July 12, 2006 19:15 IST

Terrorism' has become a global industry. It appears to work like a multinational corporation with branches, local offices around the world. This industry has no accountability to society.

The attacks in Mumbai, Bangalore, Srinagar, Delhi, Varanasi etc in India and in London, Madrid, Beslan, New York, Lebanon, Iraq appear to be executed with planned precision, coordinated by global bosses, sitting in Pakistan or Afghanistan or Europe or the USA or God knows where.

Tuesday's well-coordinated Mumbai blasts (termed '7/11') were targeted to disrupt the main commercial hub of India's resurgent economy, which houses the nation's central bank, major financial institutions, major stock exchanges, big corporate houses like Tata, Birla, Reliance; major public sector units, a booming diamond trade; wholesale trade and a big part of the IT industry, and can be termed as the engine of the Indian economy.

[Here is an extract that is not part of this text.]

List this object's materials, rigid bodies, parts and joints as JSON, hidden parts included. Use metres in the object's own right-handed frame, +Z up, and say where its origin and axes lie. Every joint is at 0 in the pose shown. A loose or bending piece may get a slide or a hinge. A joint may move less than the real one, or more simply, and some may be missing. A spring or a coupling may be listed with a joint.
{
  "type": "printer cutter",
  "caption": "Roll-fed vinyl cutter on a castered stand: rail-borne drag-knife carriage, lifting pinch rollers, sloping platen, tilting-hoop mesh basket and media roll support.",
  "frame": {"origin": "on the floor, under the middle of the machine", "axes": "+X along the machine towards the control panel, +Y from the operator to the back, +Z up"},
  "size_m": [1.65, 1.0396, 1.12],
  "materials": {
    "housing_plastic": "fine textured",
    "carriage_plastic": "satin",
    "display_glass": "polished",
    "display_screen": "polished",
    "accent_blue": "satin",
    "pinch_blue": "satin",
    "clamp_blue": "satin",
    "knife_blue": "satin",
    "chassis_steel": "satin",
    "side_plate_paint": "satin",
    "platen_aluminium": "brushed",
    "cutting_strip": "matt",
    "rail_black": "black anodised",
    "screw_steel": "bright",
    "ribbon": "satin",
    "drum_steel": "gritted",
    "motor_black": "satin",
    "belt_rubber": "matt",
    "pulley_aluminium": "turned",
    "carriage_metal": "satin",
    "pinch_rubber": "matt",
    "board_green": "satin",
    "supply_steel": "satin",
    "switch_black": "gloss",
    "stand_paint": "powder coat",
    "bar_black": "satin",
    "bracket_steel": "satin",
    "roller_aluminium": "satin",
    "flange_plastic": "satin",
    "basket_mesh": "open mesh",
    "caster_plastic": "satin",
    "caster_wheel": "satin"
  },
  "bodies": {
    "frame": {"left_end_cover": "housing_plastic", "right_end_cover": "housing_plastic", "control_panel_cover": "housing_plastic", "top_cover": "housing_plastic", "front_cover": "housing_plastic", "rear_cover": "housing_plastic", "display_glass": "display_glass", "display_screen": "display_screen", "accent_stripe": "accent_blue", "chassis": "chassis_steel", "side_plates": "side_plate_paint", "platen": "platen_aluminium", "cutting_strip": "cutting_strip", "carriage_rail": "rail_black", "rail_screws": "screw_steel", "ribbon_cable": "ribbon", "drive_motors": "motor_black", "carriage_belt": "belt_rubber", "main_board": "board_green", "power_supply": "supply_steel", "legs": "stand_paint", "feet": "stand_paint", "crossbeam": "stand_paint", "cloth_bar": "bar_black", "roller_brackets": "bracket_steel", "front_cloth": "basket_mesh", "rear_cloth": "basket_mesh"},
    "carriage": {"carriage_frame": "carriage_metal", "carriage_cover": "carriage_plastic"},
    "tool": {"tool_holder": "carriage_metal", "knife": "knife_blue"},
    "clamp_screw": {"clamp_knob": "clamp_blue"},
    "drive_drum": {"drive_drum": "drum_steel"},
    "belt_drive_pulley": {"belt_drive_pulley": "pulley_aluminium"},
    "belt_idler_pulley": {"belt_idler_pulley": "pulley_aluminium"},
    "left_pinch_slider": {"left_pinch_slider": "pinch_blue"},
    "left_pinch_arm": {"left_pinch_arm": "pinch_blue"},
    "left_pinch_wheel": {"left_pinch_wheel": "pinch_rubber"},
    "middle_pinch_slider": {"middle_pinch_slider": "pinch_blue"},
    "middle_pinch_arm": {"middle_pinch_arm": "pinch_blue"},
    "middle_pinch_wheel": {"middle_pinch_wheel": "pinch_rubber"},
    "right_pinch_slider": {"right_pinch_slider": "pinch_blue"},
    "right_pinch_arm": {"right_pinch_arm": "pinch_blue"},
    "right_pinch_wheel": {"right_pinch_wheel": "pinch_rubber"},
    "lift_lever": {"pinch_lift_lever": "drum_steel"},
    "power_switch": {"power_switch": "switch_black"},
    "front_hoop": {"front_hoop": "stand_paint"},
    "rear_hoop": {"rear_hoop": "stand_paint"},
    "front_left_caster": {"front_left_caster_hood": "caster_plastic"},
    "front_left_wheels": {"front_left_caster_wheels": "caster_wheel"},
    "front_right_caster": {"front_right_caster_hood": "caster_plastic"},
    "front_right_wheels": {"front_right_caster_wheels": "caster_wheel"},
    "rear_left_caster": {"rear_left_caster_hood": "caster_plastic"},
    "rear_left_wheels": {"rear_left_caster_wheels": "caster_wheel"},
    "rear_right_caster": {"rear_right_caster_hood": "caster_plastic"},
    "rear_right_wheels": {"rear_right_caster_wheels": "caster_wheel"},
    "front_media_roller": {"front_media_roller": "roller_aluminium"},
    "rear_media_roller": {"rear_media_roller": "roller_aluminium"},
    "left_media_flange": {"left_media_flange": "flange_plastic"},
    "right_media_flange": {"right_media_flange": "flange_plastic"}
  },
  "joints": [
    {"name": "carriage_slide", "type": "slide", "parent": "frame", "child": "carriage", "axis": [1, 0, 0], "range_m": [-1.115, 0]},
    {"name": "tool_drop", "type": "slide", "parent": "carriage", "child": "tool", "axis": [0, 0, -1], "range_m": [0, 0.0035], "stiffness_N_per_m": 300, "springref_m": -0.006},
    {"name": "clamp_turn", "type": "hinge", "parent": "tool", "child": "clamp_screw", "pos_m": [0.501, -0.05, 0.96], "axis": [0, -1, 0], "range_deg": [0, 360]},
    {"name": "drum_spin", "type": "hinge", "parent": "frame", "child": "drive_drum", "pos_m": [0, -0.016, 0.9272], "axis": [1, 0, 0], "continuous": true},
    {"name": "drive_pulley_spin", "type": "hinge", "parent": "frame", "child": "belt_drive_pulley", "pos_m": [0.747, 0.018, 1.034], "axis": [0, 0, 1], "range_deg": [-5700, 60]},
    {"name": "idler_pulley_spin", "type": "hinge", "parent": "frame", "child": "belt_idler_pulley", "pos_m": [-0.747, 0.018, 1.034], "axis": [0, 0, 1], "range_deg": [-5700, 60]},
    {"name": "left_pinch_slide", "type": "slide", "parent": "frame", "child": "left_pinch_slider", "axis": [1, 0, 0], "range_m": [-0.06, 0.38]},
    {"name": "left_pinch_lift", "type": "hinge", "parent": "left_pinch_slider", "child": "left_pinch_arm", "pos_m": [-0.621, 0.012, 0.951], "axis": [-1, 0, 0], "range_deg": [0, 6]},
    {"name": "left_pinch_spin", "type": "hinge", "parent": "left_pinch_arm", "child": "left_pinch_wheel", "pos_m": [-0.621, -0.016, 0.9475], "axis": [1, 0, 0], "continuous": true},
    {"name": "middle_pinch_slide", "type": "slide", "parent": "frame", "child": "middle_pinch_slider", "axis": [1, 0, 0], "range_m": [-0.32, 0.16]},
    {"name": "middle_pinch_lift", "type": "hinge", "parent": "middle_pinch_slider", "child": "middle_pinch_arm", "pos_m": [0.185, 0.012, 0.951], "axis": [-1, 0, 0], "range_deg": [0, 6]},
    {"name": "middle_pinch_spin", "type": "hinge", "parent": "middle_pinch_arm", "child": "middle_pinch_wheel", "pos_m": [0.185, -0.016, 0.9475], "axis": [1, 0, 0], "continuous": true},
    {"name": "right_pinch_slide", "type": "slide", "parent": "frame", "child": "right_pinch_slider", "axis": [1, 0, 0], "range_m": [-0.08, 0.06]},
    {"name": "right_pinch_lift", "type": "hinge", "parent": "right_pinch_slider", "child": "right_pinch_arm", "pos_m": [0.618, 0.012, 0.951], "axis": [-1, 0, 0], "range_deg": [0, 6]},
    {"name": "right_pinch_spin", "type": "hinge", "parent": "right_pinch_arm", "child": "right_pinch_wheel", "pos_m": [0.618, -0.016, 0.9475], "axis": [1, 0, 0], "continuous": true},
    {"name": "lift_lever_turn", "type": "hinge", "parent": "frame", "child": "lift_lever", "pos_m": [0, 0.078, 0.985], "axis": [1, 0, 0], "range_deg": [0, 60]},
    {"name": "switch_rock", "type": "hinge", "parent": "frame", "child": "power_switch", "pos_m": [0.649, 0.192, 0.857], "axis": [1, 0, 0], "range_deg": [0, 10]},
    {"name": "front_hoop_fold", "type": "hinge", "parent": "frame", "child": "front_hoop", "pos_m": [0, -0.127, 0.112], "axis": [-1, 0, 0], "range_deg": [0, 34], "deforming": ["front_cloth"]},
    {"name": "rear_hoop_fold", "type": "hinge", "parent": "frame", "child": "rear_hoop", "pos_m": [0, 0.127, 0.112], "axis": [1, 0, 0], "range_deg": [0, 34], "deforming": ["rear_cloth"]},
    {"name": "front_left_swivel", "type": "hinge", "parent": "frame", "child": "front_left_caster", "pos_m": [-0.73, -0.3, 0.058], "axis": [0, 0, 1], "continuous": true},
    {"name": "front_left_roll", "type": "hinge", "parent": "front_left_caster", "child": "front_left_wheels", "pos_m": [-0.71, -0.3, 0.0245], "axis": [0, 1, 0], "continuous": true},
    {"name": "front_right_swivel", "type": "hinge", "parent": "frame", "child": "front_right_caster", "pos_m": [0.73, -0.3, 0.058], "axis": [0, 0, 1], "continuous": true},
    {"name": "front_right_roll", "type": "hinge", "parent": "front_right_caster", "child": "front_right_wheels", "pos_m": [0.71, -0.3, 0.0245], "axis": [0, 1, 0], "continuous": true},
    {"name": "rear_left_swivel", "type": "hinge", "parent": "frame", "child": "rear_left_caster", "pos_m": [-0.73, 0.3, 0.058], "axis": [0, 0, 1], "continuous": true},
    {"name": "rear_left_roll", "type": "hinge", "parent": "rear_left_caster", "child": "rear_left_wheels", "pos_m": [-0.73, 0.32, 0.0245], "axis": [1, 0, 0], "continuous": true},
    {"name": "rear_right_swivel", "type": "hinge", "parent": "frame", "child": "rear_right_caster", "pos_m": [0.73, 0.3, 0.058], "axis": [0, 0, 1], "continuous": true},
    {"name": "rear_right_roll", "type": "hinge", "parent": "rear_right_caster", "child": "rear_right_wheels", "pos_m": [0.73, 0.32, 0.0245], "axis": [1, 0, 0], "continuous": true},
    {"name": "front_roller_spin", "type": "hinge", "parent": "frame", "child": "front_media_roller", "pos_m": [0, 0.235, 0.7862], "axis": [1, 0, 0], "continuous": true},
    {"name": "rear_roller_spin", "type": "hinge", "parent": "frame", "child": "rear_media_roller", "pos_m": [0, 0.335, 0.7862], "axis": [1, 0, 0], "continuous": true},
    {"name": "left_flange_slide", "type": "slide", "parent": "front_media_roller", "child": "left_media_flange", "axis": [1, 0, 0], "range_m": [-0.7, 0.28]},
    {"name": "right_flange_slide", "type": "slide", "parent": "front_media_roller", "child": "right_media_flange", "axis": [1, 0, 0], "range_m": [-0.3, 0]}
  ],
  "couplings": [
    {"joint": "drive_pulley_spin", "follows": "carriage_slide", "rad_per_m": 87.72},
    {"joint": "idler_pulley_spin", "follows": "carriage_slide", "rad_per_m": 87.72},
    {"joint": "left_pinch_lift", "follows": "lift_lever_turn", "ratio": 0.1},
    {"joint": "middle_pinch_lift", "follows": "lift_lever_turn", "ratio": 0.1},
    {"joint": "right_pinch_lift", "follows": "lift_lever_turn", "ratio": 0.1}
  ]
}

The bombs strategically targetted the local trains: the transport lifeline of Mumbai. All the blasts were in the first class compartments which carry middle and senior management of corporations, banks and government, apart from owner-managers from various markets. Thus, the target-segment was chosen carefully to break the middle layer of the industrial hierarchy and create terror. Until now, this class was never targeted.

Just a few months ago, terrorists could penetrate the Indian Institute of Science, a major institution of technical excellence in Bangalore, India's information technology hub. Last week, a plot to blow up tunnels between Manhattan and New Jersey in the United States was discovered and defused.

Terrorism is here to stay, whether we like or not.

Intelligence

Many people start describing it as an intelligence failure. This can not be blindly termed as an intelligence failure. In any city like Mumbai, with over 15 million people, it is impossible to provide total security. Even city-States like Singapore and Dubai -- with far less population and 'Big Brother-is-watching' capabilities -- cannot have a 100 per cent incident/crime-free environment.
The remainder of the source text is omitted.